Money Needed to Buy a Home
Most people know that buying a home will require saving for a down payment and making monthly payments thereafter. It's true, but there are a few other things to consider.
Before you buy your home, you will need to have money for a down payment, earnest money deposit, closing costs and some cash reserves. After closing, you will need to have income to cover the ongoing costs of ownership: mortgage, escrow (property taxes and home insurance) and in some cases PMI (Private Mortgage Insurance) payments, repairs, maintenance and in some cases HOA (Home Owners Association) fees.
Money Needed Upfront
Let's discuss the upfront expenses first:
- Earnest Money (EM) is a term used to describe the amount of money you're willing to deposit when making an offer on a property. It demonstrates how serious you are about the purchase and can range from a few hundreds to few thousands dollars. That money will be held in escrow until closing and applied to your down payment. If your offer isn't accepted by the Sellers, you'll get the check back. If your offer is accepted and you decide to pull out from the contract for reasons specified in contingencies (e.g. unrepairable flaws discovered during home inspection), you'll get your check back. However, if you decide to pull out for reasons not specified in the contract, your earnest money check will be gone.
- Down Payment is the portion of the purchase price you are willing and able to pay upfront. The difference between the purchase price and your down payment will be covered by a mortgage paid off with tax deductible interest over time. Anything above 20% is considered a large down payment and won't require a Private Mortgage Insurance (PMI). There are a lot of Lenders who offer loans requiring less than 20% down, some as low as 3% (e.g. VA) or even nothing down (e.g. USDA). Your Realtor® will work wit you to find the best Lenders and programs fitting your particular situation.
- Closing costs is a term used to describe all the expenses related to a transfer of property in a real estate transaction. Some costs are covered by the Sellers, some by Lenders, and some by the Buyers. In upstate New York, the expenses covered by Buyers are usually limited to various fees (legal, appraisal, survey, origination, underwriting, etc), as well as title insurance, discount points, etc. While every situation will be different, those costs can add up to a few thousands dollars. Some Lenders will allow to include them in the mortgage loan.
- Cash reserves are savings or investments you'll be able to access in the first few months after closing to cover your ongoing payments. The exact amount will depend upon your debt to income ratio, amount of mortgage, taxes, etc. Your Realtor® will work with your Lender to help you figure the exact amount.
- Consider also moving costs, furniture and appliances you'll have to buy, etc.
After you buy a house, you'll have to consider the following ongoing expenses:
- Mortgage payments will usually be the highest of your ongoing expenses. The exact amount will depend upon many factors like purchase price, amount of down payment, interest rate, repayment schedule, etc. In working with your Realtor® and your Lender, you will know the exact amount before closing.

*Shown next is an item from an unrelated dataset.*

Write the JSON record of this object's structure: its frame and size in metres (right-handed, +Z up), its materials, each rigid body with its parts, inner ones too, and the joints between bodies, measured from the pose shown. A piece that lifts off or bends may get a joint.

- Escrow payments are the amounts you or your Lender will put aside to pay for real estate property taxes and home insurance. Since those costs are usually paid annually, most Lenders will create an escrow account to which you will contribute smaller amounts of money during the year, and they will use that money to pay the taxes and insurance premiums.
- PMI is an abbreviation for Private Mortgage Insurance. If the amount of equity (i.e. down payment) in the house is below 20%, the Lender may force you to secure PMI prior to signing off on the loan, if you're taking out a conventional mortgage. The purpose of the insurance is to protect the mortgage company if you default on the note. PMI typically costs between 0.5% to 1% of the entire loan amount on an annual basis. Once the amount of equity in your house reaches 20%, you'll no longer required to pay PMI. Non-conventional loan programs have different PMI requirements, and your Realtor® working with your Lender will be able to find the best option for your particular situation.
- In some situations you may need to consider Home Owners Association (HOA) fees. They're usually assessed on specific types of properties (usually condominiums, or gated communities), and meant to cover costs related to maintenance of properties and common areas, as well as certain kinds of repairs, etc. Consult your Realtor® to figure out the exact amounts needed.
- You'll have to factor in repairs and ongoing maintenance to your new home. Even if the the house is in tip top shape, it's always a good idea to start building up reserves for the rainy days.